Warnock acknowledges the resistance to her ideas. “The majority of doctors are against it. Some say that even referring a patient to such a person would be a dereliction of duty. But the views of doctors are changing; not all feel as they used to that they have total control over the patient. The concept of patient autonomy is seeping in. The next generation of doctors may be more amenable to the idea.”

Whether they will change to the extent that she would hope is another matter. Things that seem clear in the world of pure philosophy may continue to look more messy in the real life-and-death world of the hospital ward. Even some philosophers understand that. Onora O’Neill, another philosopher baroness, writing a review of the new Warnock book in The Lancet, suggested that however theoretically persuasive Lady Warnock’s arguments might be the business of framing a law may be impossible.

Lady O’Neill, professor of philosophy at Cambridge, wrote: “How are we to distinguish requests to be killed that express individual autonomy, from requests that express compliance with the (unspoken) desires of burdened carers and relatives, not to mention expectant heirs? Legislation to make assisted dying lawful needs not only to prohibit action where a request reflects momentary despair … but to prohibit action on requests that reflect an individual’s weary compliance, indeed deference, rather than their autonomy. In a world of ideal, if mythic, rational beings, whose choosing was guaranteed to be wholly autonomous, assisted dying legislation might not be risky; but that is not our world.”

“That seems to me to be a weak argument,” bridles Lady Warnock. “Courts of law in murder trials are perfectly competent in deciding what is the motivation behind an act. That’s part of the job of a lawyer.”

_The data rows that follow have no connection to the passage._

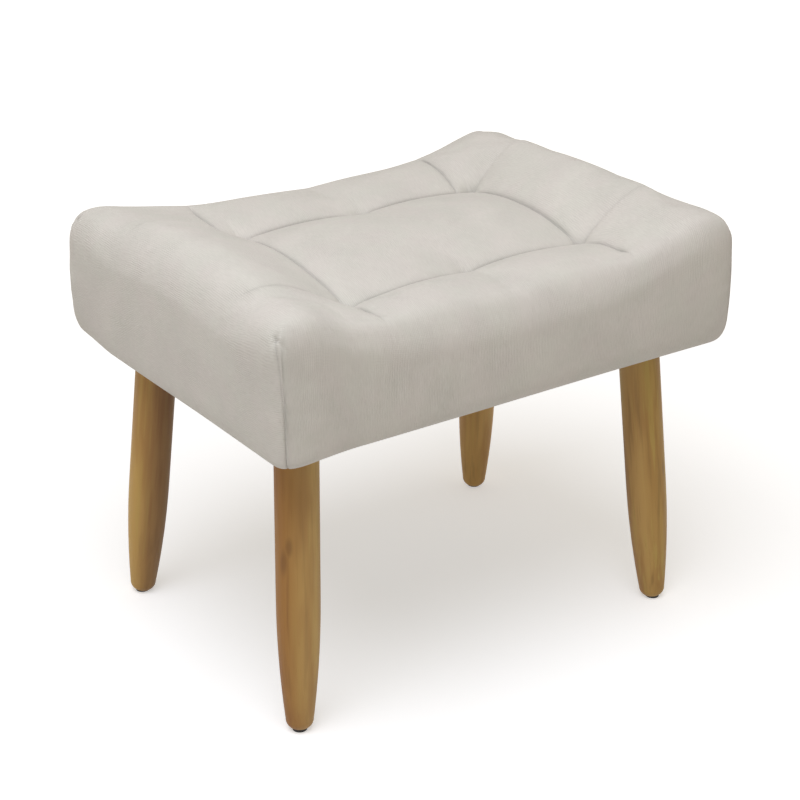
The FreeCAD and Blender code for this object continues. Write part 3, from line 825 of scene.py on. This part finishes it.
dustCloth = {
    "spacing": 0.008,
    "sag": 0.0026,
    "plateSpan": (0.005, 0.045),  # it lies flat this near to the leg plates
    "pucker": 0.0004,
    "puckerSpacing": 0.052,
    "puckerSlant": 1.3,
    "puckerSpans": ((0.014, 0.024), (0.05, 0.02)),  # from the edge
    "colour": (0.013, 0.013, 0.014),
    "worn": (0.032, 0.031, 0.031),
}


def buildDustCloth():
    low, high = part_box("dust_cover")
    columns, rows = [np.linspace(start, end, round((end - start) / dustCloth["spacing"]) + 1)
                     for start, end in ((low.x, high.x), (low.y, high.y))]
    x, y = np.meshgrid(columns, rows, indexing="ij")
    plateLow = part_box("back_right_leg_plate")[0]
    inner = np.maximum(plateLow.x - np.abs(x), plateLow.y - np.abs(y))
    clear = ramp(inner, *dustCloth["plateSpan"])
    sag = dustCloth["sag"] * (1 - (x / high.x) ** 2) * (1 - (y / high.y) ** 2) * clear
    edge = np.minimum(high.x - np.abs(x), high.y - np.abs(y))
    wave = np.sin(2 * np.pi * (x + y * dustCloth["puckerSlant"]) / dustCloth["puckerSpacing"]) ** 2
    setsIn, diesOut = dustCloth["puckerSpans"]
    pucker = dustCloth["pucker"] * wave * ramp(edge, *setsIn) * ramp(edge, *diesOut) * clear
    points = np.stack([x, y, (low.z + high.z) / 2 - sag - pucker], axis=-1).reshape(-1, 3)
    faces = gridFaces(np.arange(x.size).reshape(x.shape))[:, [0, 3, 2, 1]]  # facing down
    cloth = addObject("dust_cloth", addSmoothMesh("dust_cloth", points, faces))
    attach(cloth, "root")
    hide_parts("dust_cover")
    return cloth


dustPiece = buildDustCloth()
print("dust cover built")


# Effects that several finishes share

weave = {
    "wander": (75.0, 9.0),  # how the threads wander: waves per metre and radians
    "pickWander": 1.6,
    "patches": (24.0, 0.35, 0.68, 0.1, 1.0),  # the ribs show in patches
    "slubs": 760.0,
    "fuzz": (2300.0, 0.5),
    "rib": 0.3, "pick": 0.13,  # their share of the relief
}


def wovenGroup():
    # a ribbed weave: Place is in metres on the cloth, with the ribs along its second direction
    group, given = newGroup("woven_cloth", Rib=0.0019, Pick=0.0012)
    place = given["Place"]
    parts = addNode(group, "ShaderNodeSeparateXYZ", place).outputs
    (wanderScale, wanderSize), (fuzzScale, fuzzShare) = weave["wander"], weave["fuzz"]
    wander = sums(group, "MULTIPLY", noise(group, place, wanderScale, 2.0), wanderSize)
    ribTurns = sums(group, "MULTIPLY", parts["X"], sums(group, "DIVIDE", math.tau, given["Rib"]))
    pickTurns = sums(group, "MULTIPLY", parts["Y"], sums(group, "DIVIDE", math.tau, given["Pick"]))
    rib = sums(group, "SINE", sums(group, "ADD", ribTurns, wander))
    pickTurns = sums(group, "MULTIPLY_ADD", wander, weave["pickWander"], pickTurns)
    pick = sums(group, "SINE", pickTurns)
    patchScale, *patchRange = weave["patches"]
    patch = stretch(group, noise(group, place, patchScale, 3.0), *patchRange)
    slub = noise(group, scaled(group, place, (1.0, 0.14, 1.0)), weave["slubs"], 2.0)
    fuzz = sums(group, "SUBTRACT", noise(group, place, fuzzScale, 2.0), 0.5)
    waves = sums(group, "MULTIPLY_ADD", rib, weave["rib"], sums(group, "MULTIPLY", pick, weave["pick"]))
    thread = sums(group, "MULTIPLY_ADD", waves, patch, slub)
    return finishGroup(
        group,
        Thread=sums(group, "MULTIPLY_ADD", fuzz, fuzzShare, thread, clamp=True),
        Cloud=noise(group, place, 15.0, 4.0, 0.6),
        Tint=noise(group, vectorSums(group, "ADD", place, (3.1, 1.7, 0.4)), 31.0, 2.0))


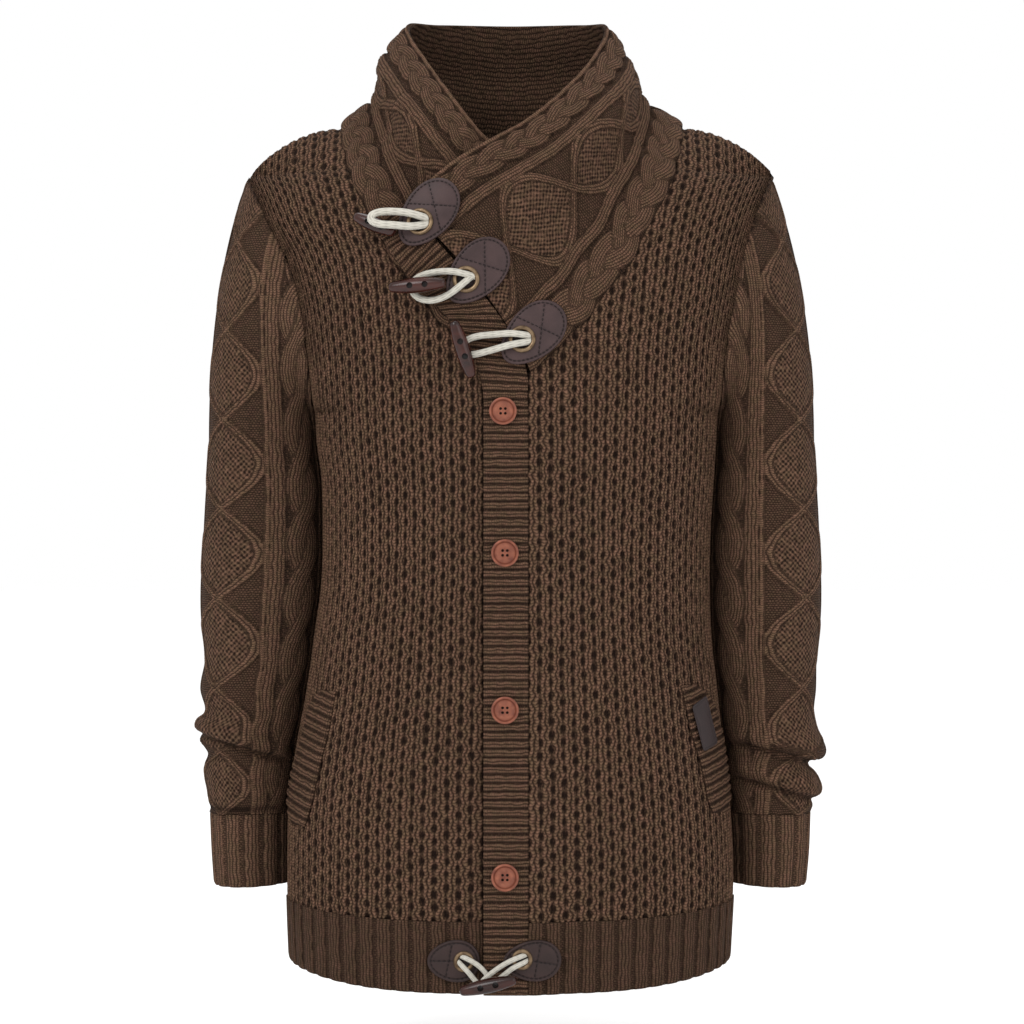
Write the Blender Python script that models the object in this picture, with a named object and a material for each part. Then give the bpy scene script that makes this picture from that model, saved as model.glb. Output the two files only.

But lawyers, judges and juries often make mistakes, as campaigners for the abolition of the death penalty routinely pointed out. And mistakes cannot be undone when someone has been killed as a result.

“If we went along that line,” harrumphs Lady Warnock, “there are a huge number of things we’d never do as we become more risk averse. We should make laws for the normative not the exceptional. We make laws on the assumption that people are going to keep them.”

In these ways the philosopher’s world is so very different from the messy one the rest of us inhabit. We may feel compassion and even empathy for individuals such as Debby Purdy and Daniel James. But we have also to bring to mind the whole array of individuals whose rights might be traduced by the highly emotional pressures of a law allowing assisted suicide and euthanasia.

The principle of the common good – which is enshrined in British law in many areas from the wearing of seatbelts to the use of recreational drugs – cannot countenance autonomy for individuals where it risks doing harm to others. In the end respect for the rights of distressed individuals cannot be purchased at a cost to the great majority of terminally ill people. Hard cases, as they say, can make bad laws. Which is why, I suspect, Mary Warnock’s arguments may continue to convince only in the world of academia.